Picture yourself given the following question: A woman becomes pregnant. She has tuberculosis and the father has syphilis. As a result she has already had four miscarriages. In fact, their only surviving child is deaf and intellectually impaired. You, as a doctor, are asked to decide whether they should terminate the current pregnancy. Yes, it is (one of the versions of) the Great Beethoven Fallacy. Would you answer “yes” your questioner would triumphantly announce “Congratulations, you have just murdered Beethoven”. Of course the queerness of the argument should be obvious (if not I can readily point them out in a comment), but this is just the introduction to my subject.

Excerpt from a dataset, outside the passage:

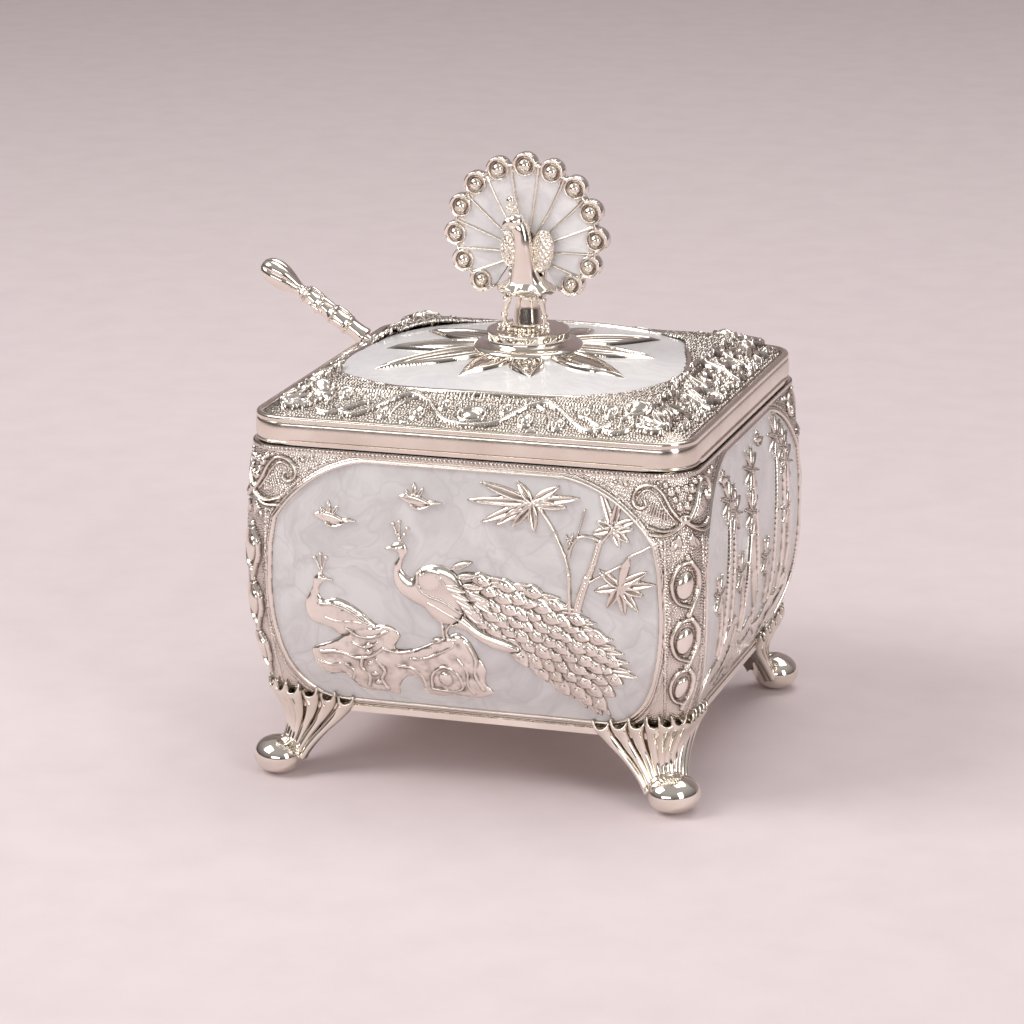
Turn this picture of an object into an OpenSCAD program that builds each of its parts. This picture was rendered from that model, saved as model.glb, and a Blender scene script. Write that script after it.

This tale, it doesn’t correspond to Beethoven’s real situation by the way, is an example of the Argument from Beauty which tries to affirm the existence of god. The argument is that since beauty transcends an object’s material state, and beauty is a quality of god, then god must exist. And from this there is also an argument that all great art must come from, or be inspired by, religion. But this is of course an incorrect assumption. To see why lets first look at some examples of explicitly religious art and architecture:
Of course these are impressive examples but is it impossible to find something that at least rivals these works? Of course not.
None of these examples have anything to do with religion, yet most would agree they are quite esthetically satisfying.
There are two things one can say about this. The most likely reason artists, architects, musicians and others almost exclusivly created religious art in the past ages were that churches were the only one who could support the creation of such works. God is apparently not a requirement for appreciating the wounderful and spiritual (for lack of a better word). One can also notice the fallacy of defining god as direct responsibility for certain properties in the world. If god is the beauty in a painting, the gentle surface of a lake, and in so many other things, what god is there left to talk about?
Steven Weinberg sums it up perfectly in his Dreams of a Final Theory, “Some people have views of God that are so broad and flexible that it is inevitable that they will find God wherever they look for him. One hears it said that ‘God is the ultimate’ or ‘God is out better nature’ or ‘God is the universe.’ Of course, like any other word, the word ‘God’ can be given any meaning we like. If you want to say ‘God is energy,’ then you can find God in a lump of coal.”